Learning coordination through new actions
Sofia B. S. D. Castro
TL;DR
This paper tackles the difficulty of achieving coordination on the payoff-dominant equilibrium in a $2\times 2$ coordination game by embedding the original game in a $2\times 3$ extension where one player has a third action. It analyzes replicator dynamics within flow-invariant subspaces and shows that, under Assumption $(A)$ and the condition $Q<0$, the $\omega$-limit of all interior initial conditions converges to the payoff-dominant outcome $(A_2,B_2)$, making it the unique attractor. The work provides concrete parameter regimes illustrated by Stag Hunt and Battle of the Sexes examples and interprets the added action as an anchor or nudging mechanism that guides learning toward the desirable equilibrium.

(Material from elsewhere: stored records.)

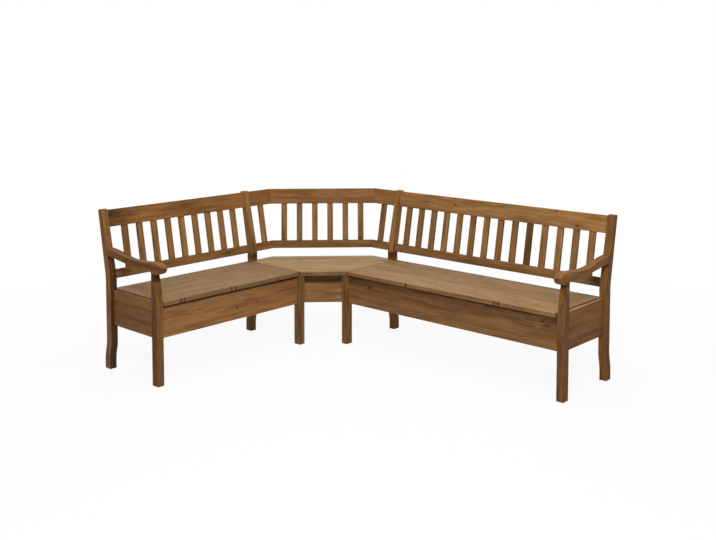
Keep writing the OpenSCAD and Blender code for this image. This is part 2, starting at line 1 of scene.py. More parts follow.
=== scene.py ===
import math

import bpy
import numpy as np
from mathutils import Matrix, Vector


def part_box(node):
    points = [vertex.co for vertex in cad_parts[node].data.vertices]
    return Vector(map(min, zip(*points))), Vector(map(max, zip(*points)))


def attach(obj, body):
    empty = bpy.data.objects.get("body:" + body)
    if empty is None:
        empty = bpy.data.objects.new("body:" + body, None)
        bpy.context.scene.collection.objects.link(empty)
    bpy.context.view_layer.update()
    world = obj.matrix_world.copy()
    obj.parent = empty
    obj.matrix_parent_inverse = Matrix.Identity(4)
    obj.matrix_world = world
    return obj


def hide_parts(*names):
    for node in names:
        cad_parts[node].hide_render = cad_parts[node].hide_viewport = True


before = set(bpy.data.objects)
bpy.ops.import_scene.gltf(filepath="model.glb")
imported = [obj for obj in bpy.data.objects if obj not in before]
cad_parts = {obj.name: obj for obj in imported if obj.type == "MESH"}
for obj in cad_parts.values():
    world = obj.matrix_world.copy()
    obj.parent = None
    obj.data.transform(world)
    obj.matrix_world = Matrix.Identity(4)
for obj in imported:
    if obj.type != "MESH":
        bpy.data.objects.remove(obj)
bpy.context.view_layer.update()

# --------
# The four back posts. Each is one length of pine sawn to a curve: the foot kicks out behind, the
# middle is straight, and the upper part leans back and tapers. The long edges are rounded over.

WINGS = ("short", "long")
POST_WIDTH = 0.042
POST_DEPTH = 0.050
POST_TIP_DEPTH = 0.036
POST_HEIGHT = 0.903
POST_ROUNDING = 0.0028
TIP_CHAMFER = 0.006
FOOT_KICK = 0.018
KICK_LOW = 0.050
KICK_HIGH = 0.165
KICK_STEPS = 10
LEAN_START = 0.525
LEAN = math.radians(10)
BEND_HALF = 0.025
BEND_STEPS = 6
SEAT_SETBACK = 0.012
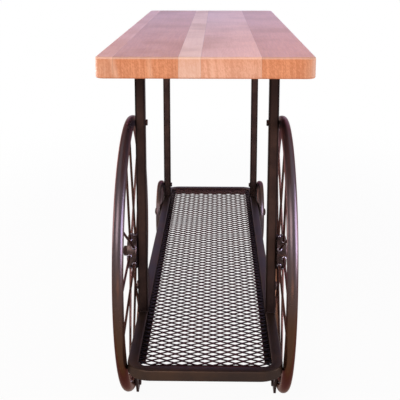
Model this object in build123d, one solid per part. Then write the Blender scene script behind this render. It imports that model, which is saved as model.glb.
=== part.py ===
from build123d import *
import os
from math import ceil, cos, radians, sin, tan

os.makedirs("parts", exist_ok=True)

# A narrow wagon wheel table: a butcher block top and an expanded metal shelf on a square
# tube frame, carried by two large and two small tube wheels. Millimetres, X across the
# table, Y along it (the large wheels are at the -Y end), Z up from the floor. The origin is
# on the floor, midway between the large rims' -Y side and the shelf's +Y end.

# top
top_middle_y = 6.0
top_length = 1524.0
top_width = 457.2
top_thickness = 45.0
table_height = 880.0
top_corner_radius = 20.0
top_edge_radius = 4.0
glue_lines = [-190.3, -55.6, -9.0, 116.3]

# square tube of the frame
tube_side = 25.0
tube_wall = 2.0
tube_corner = 2.5
frame_width = 353.0
near_leg_inset = 321.0
far_leg_inset = 114.0
plug_flange = 2.0
plug_depth = 12.0

# shelf
shelf_top = 185.5
shelf_overhang = 14.0
shelf_corner_radius = 55.0
bend_arm = 76.0
ledge_width = 16.0
ledge_thickness = 3.0
mesh_drop = 2.0
mesh_thickness = 3.0
mesh_clearance = 1.5
mesh_border = 5.0
diamond_length = 55.0
diamond_pitch = 44.0
strand_width = 6.0

# wheels
rim_tube_radius = 12.7
large_wheel_radius = 347.0
small_wheel_radius = 120.0
spoke_radius = 3.0
large_hub_radius = 42.0
small_hub_radius = 27.0
hub_width = 19.0
hub_edge = 2.0
hub_plate_lip = 2.0
hub_plate_thickness = 5.0
spoke_hub_heights = [6.0, 17.0]
spoke_rim_spread = 9.0
large_spoke_count = 12
large_spoke_phases = [0.0, 3.0]
small_spoke_count = 8
small_spoke_phases = [22.5, 22.5]
axle_radius = 8.0
bore_clearance = 0.2
washer_radius = 16.0
washer_thickness = 2.0
nut_across = 25.0
nut_thickness = 9.0
axle_end = 1.5
wheel_post_below_axle = 25.0

# straps that tie the large rims to the shelf frame
stay_width = 60.0
stay_thickness = 6.0
stay_bolt_angle = 167.0
stay_lean = 30.0
stay_floor_gap = 3.0

# fasteners
bolt_radius = 4.0
bolt_head_across = 14.0
bolt_head_height = 5.0
bolt_clearance = 0.3
bolt_depth_in_rim = 14.0
side_bolt_radius = 6.0
side_bolt_height = 255.0
side_bolt_across = 19.0
side_bolt_head = 3.5
side_bolt_length = 16.0
screw_radius = 2.5
screw_head_radius = 5.0
screw_head_height = 3.0
screw_depth_in_wood = 24.0
pilot_clearance = 0.1
screw_x = 90.0
side_screw_shares = [0.25, 0.75]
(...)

These results offer a novel mechanism-design perspective on coordination and suggest experimental avenues to test asymmetrical action augmentation as a means to resolve coordination failures.
Abstract
We provide a novel approach to achieving a desired outcome in a coordination game: the original 2x2 game is embedded in a 2x3 game where one of the players may use a third action. For a large set of payoff values only one of the Nash equilibria of the original 2x2 game is stable under replicator dynamics. We show that this Nash equilibrium is the ω-limit of all initial conditions in the interior of the state space for the modified 2x3 game. Thus, the existence of a third action for one of the players, although not used, allows both players to coordinate on one Nash equilibrium. This Nash equilibrium is the one preferred by, at least, the player with access to the new action. This approach deals with both coordination failure (players choose the payoff-dominant Nash equilibrium, if such a Nash equilibrium exists) and miscoordination (players do not use mixed strategies).